Hi to all the Aussies on Orchid. Here’s some bad news for the
New South Welshjewellers who have apprentices in training or
might be considering it.
Jewellery Trade Certificate Course Loses Independence.
The Jewellery Trade Course in NSW has never been as successful
in its 85 years of existence as it is right now. The course
teaches a broad-based curriculum which effectively supports the
jewellery industry’s need for well-trained apprentices. Jewellery
Trade students have the best employment prospects of all
graduates from their TAFE college, the Enmore Design Centre. The
Jewellery Trade Course meets all the criteria for successful
vocational training outcomes. The Jewellery Trade Course is the
only TAFE course training apprentices in NSW and until now, it
and its students have enjoyed a level of industry support that is
a reflection of its success as a trainer.
Despite all these proofs of success, bureaucrats in TAFE are at
this very moment planning to destroy all that this course has
represented to the jewellery industry since it was first
inaugurated in 1915. They are doing this without consulting the
jewellery industry in general, or you, the individual employer
who has a vital interest in the proper training of your
apprentices and trainees.
In a surprise announcement on Thursday 10th June, without any
prior discussion or consultation, the teaching staff were ordered
to comply with a directive issued by a TAFE faculty director, Ms
Sue Hanley, that the Jewellery Trades Course will be subsumed
into a section of Jewellery Design.
Further, Ms Hanley has abolished the position of Head Teacher,
Jewellery Trades. At one stroke, Ms Hanley has destroyed the
authority of Jewellery Trades to determine its own curriculum and
who it employs as teachers for its apprentices and trainees. All
these decisions will now be made by bureaucrats such as Ms
Hanley.
This is a disastrous management decision which is diametrically
opposed to all that TAFE, as a tax-payer funded provider of
industry-led vocational training, is supposed to represent.

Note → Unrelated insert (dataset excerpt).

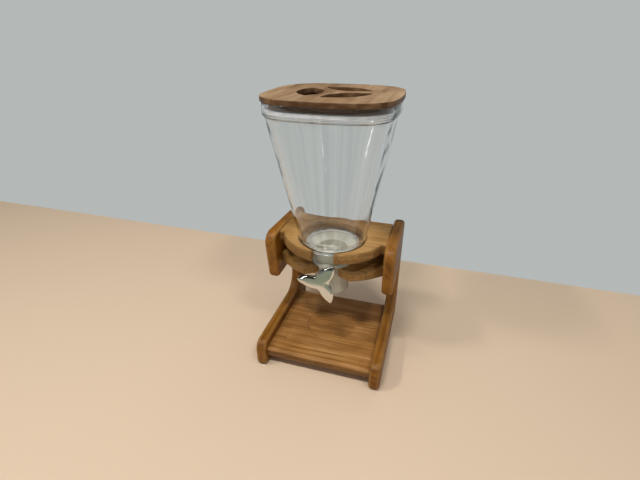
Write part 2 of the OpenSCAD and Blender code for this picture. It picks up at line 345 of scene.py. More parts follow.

Following quickly on this decision we may see these consequences:
Jewellery trade apprentices and employees will be denied the
highest standards of existing training in NSW by the gradual
destruction of the very means and existence of such training.
There will no longer be an organised and consistent range of
jewellery subjects being taught by highly skilled jewellers who
are both industry experienced and trained. There will no longer be
a trade school authority for Jewellery Trade Certification, or an
agreed standard to which all apprentices are trained. At present,
teaching is being led by internationally and nationally renowned
jewellers whose inititiatives have made NSW jewellery trade
training a model to be emulated in other states and overseas.
This is all being done on a bureaucrat’s whim without discussion
with employers of apprentices or consultation with the real-world
jewellery manufacturers.
Together, we may be able to overturn this terrible decision.